Maybe Gillis was on to something, after all.

Additional Considerations

Ultimately, we can only evaluate Gillis’ decisions based on the legislation of the time. As such, it’s unrealistic to fault Gillis for the retroactive sanctions applied to Luongo’s deal in the 2013 collective bargaining agreement.

The reality remains that Gillis locked-in an elite goaltender, at a mid-range cap hit, for the duration of his career. As the salary cap has increased, the impact of Luongo’s cap hit has waned (moving from 9th in 2011, to 13th in 2014, to 15th in 2015). This trend is not by accident. It’s Gillis’ handiwork.

It’s also imperative to dispel the notion that Cory Schneider’s ascent made Luongo’s contract a “bad deal”. Simply put, if you removed Cory Schneider from the equation, you still had a top-end goaltender with a manageable cap hit. When you added Cory Schneider to that equation, you had a problem of riches.
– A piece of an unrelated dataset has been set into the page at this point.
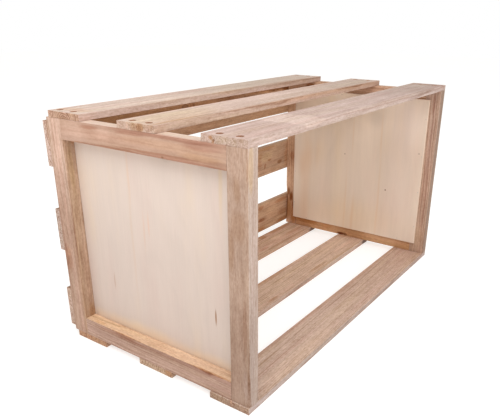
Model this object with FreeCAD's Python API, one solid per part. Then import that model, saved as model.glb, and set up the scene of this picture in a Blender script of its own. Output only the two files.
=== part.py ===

Sadly, Vancouver’s fanbase could never comprehend that logic. Instead, they “supported” Schneider by berating Luongo and his contract. They’re on-pace to repeat this ordeal with Ryan Miller and Eddie Lack.

Finally, it’s crucial to recognize the deal’s intention to marry Luongo and the Canucks. The terms and related no-movement-clause reflected the parties’ wishes that Luongo would end his career in Vancouver, effectively making the contract immovable. In short, it was strategically designed to be a Canuck-friendly (rather than a generic team-friendly) contract. When plans changed, the parties were largely victims of their own drafting.


In the end, Mike Gillis’  legacy in Vancouver will likely be plagued by spotty trades, poor drafting, countless no-trade-clauses and an inability to control an alleged “goalie controversy”.

But for everything he got wrong, Gillis’ logic, analysis and execution with the Luongo deal were absolutely right. It laid the foundation for the team’s ascent to the NHL forefront, afforded invaluable cap flexibility, yielded immediate results, and (almost five years later) continues to hold value (despite its potential implications) with a top-end goaltender at a below-market cap hit.

Funny enough, we could use a deal like that in Vancouver.